The Prince Is a Pauper
William and I are on our way to see Roudnice, an 800-year-old castle that served as the center of his family’s empire. This part of the Czech countryside is rather unremarkable, resembling Kansas with a few more hills and a sprinkling of colorful little homes. Real estate may be hot in Prague, but it’s cool out here, so the land is mostly undisturbed, left to those who can work it. As we drive, William points out Lobkowicz landmarks that have long since biodegraded—places where his ancestors’ employees raised crops, cut timber, and lived in homes provided by their noble lords. The family owned it all. “This,” he says, “is really Lobkowicz country.”
Driving along the narrow roads, William reminisces about when he first arrived in Prague. He’d planned to dabble in real estate and bop around the country, but the Czech government began passing a set of laws that would change everything for him. Under these orders of restitution, anyone who had lost property to the Communists could reclaim it. Here was an opportunity to salvage his family’s history.

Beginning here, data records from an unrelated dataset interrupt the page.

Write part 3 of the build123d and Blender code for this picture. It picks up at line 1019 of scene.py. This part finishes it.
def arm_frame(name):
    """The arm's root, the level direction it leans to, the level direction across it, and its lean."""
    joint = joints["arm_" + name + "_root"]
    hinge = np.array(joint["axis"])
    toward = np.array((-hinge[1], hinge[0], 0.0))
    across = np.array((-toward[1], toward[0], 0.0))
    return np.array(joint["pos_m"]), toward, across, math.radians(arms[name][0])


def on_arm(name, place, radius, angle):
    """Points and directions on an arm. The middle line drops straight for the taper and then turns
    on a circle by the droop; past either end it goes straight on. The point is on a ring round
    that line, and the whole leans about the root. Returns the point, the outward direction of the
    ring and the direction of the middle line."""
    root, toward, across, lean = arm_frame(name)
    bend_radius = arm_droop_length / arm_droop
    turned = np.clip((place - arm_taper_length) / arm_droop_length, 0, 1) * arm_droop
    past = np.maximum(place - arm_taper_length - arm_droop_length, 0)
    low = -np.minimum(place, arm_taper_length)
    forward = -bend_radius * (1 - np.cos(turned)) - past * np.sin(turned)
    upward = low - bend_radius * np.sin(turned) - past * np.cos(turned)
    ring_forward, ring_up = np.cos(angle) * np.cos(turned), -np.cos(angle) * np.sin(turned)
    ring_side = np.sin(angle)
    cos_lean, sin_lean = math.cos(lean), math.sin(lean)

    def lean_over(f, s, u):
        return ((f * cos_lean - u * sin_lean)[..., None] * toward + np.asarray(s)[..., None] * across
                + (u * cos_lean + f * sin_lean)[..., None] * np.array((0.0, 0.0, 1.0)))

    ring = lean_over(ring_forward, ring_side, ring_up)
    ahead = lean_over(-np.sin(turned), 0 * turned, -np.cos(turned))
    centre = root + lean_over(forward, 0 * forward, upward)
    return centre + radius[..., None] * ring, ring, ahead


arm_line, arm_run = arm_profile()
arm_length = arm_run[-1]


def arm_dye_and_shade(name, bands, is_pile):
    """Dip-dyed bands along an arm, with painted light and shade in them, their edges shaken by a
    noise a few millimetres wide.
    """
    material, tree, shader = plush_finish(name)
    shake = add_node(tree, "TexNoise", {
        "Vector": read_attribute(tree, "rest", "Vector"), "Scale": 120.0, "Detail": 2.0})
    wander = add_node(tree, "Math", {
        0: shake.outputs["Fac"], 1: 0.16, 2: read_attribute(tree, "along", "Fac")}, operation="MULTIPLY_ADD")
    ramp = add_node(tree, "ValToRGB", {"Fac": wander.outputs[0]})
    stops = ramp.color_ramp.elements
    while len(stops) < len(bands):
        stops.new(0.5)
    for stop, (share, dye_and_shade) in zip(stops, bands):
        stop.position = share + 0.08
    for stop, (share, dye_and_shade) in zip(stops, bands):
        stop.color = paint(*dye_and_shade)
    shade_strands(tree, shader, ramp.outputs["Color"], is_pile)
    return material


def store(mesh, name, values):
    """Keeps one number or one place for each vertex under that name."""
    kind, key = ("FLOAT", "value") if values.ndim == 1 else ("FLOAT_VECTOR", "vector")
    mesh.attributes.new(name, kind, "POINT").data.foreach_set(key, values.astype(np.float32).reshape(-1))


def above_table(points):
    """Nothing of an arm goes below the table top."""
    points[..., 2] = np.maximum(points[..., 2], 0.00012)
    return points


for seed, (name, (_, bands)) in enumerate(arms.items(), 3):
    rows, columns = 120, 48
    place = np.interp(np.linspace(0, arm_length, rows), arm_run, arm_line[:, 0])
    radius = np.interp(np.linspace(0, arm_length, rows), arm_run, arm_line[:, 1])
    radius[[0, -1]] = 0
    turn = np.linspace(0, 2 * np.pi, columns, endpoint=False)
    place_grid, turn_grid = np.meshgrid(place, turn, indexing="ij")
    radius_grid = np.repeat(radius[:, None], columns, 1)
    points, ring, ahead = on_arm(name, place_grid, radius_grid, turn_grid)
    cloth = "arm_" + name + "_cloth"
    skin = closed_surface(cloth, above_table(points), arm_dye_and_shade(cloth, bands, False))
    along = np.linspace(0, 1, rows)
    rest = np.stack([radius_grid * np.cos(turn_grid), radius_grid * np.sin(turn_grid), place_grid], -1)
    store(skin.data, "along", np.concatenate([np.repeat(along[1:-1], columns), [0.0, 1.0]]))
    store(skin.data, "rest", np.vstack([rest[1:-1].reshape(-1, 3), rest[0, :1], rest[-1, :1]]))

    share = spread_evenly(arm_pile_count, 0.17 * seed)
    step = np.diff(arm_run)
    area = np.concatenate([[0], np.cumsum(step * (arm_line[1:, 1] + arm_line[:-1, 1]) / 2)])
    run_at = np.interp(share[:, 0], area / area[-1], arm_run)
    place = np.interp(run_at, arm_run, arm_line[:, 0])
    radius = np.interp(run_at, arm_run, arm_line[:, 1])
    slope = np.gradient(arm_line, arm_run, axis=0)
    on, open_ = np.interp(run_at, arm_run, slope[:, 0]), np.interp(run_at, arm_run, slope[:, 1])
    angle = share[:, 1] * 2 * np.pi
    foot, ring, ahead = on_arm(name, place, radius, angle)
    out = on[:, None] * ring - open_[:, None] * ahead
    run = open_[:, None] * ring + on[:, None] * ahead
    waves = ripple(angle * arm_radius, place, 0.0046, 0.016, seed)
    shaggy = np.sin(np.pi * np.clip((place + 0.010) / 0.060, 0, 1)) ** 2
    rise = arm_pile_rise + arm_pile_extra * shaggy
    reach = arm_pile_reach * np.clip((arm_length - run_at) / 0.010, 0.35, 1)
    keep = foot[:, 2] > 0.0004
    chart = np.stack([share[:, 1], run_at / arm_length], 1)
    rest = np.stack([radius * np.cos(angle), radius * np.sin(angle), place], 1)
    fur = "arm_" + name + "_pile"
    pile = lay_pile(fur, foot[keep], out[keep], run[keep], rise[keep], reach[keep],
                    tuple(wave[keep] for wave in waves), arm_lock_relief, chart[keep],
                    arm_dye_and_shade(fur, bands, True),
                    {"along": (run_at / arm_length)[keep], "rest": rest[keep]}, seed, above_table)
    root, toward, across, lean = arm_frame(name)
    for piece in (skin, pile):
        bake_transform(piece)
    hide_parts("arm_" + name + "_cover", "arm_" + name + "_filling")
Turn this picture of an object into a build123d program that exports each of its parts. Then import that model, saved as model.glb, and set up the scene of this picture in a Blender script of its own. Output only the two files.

He flew back to Boston to consult with his parents. “We wanted justice,” he recalls. For a family whose heritage had been all but ripped from them, it was time to set things right—and perhaps regain some of their past fortune. But that would come at a cost, because restitution, it turned out, was going to require serious legal muscle. The family would have to prove not just whom they had descended from, but also that each item they were after—whether a hilly pasture or a centuries-old dinnerware set—was truly once part of the Lobkowiczes’ vast holdings. To fund this effort, William’s father cashed in his pension, and his mother and sister started an interior decorating business to bring in extra income. For his part, William would oversee the restitution endeavor from Prague. “I was single, I had no debts,” he says. “It’s a pretty exciting opportunity to come back here and have an adventure.”
The adventure, he knew, would be rife with other challenges, as well. The restitution laws had a catch: A family could have its treasures back, but nothing could leave the country. That little detail had the effect of destroying the value of reclaimed Lobkowicz properties, since no antiques or art dealer is going to buy something he can’t sell on the international market. Had they been able to auction, say, their original painting by Pieter Brueghel the Elder (made in 1565, it’s one of 45 surviving Brueghels in the world), the sale likely could have funded the entire restitution effort. Instead, these assets were, in a cruel sense, priceless. To the family, though, regaining control of their heritage was worth the expense. It was a way to circle back in time, to make this dark chapter of exile an interruption in their story instead of an ending.
Rather than targeting only the most meaningful properties, William and his lawyers made the decision to go after everything that had once belonged to the Lobkowiczes, pursuing every acre and building, every old rifle and violin. Proving such ownership might have been impossible were it not for the Communists’ curiously meticulous note-keeping, which left behind a paper trail—a veritable treasure map—detailing every piece of property, where it had been seized, and where it ended up. Still, the process was extraordinarily expensive and time-consuming, spreading William’s limited resources thin. But it was what the entire family wanted.
The small pieces came together first: a court declaring that William was the rightful owner of, say, a 17th-century sofa, at which point he and the lawyers would dash off to the proper castle and quite literally haul the furniture down the stairs, load it into the back of a van, and zoom off into the Czech sunset. During those early trips, William would reflect on his grandfather, who’d been forced to abandon the very property now being reclaimed. “I think he would have been happy that we were able to come back here, and his country was free again.”
In 1992, William married Sandra, who had moved to Prague from Boston, making two Lobkowiczes scouring the nation for treasure, the prince and his new princess. The next year, they celebrated their first major score: Nelahozeves, the castle William had admired at age 14. Now here it was, beautifully perched atop the hill. His. It could be home if he wanted—he could be a real prince in a real castle, wandering the halls in his princely pajamas, demanding songs of old.
But such fantasies were a dangerous distraction. The pieces of William and Sandra’s newfound estate weren’t bringing in any income. The couple had to come up with a way for their possessions to somehow pay for themselves. They discussed a few ideas before coming to the most obvious conclusion: They would capitalize on the Czech fascination with William’s family (and, with any luck, tourists’ enthrallment with local nobility) and put all these private treasures on public display. So they hung antique paintings along the walls of Nelahozeves and spread their ancient couches and guns and books throughout the palace, converting the castle into a museum. As visitors trickled in, the Lobkowiczes learned the ins and outs of their new business. After one person asked for water, William bought a fridge and started selling refreshments. Someone else wanted a postcard, so Sandra built a gift shop.
As the couple fine-tuned the family museum, their lawyers kept making headway. They eventually scored nine more castles and about 150 smaller houses. Tracts of land. More than 2
0,000 pieces of art and furniture. A winery. A brewery. A spa. Some 65,000 rare books, the oldest a gospel from the early 900s. And hundreds of portraits of Lobkowiczes of yore, some of them lying in state and bearing a resemblance to William—which alarmed him, for there in these paintings was the foreshadowing of his own aging, and even his death. And yet, in him, the family was coming alive.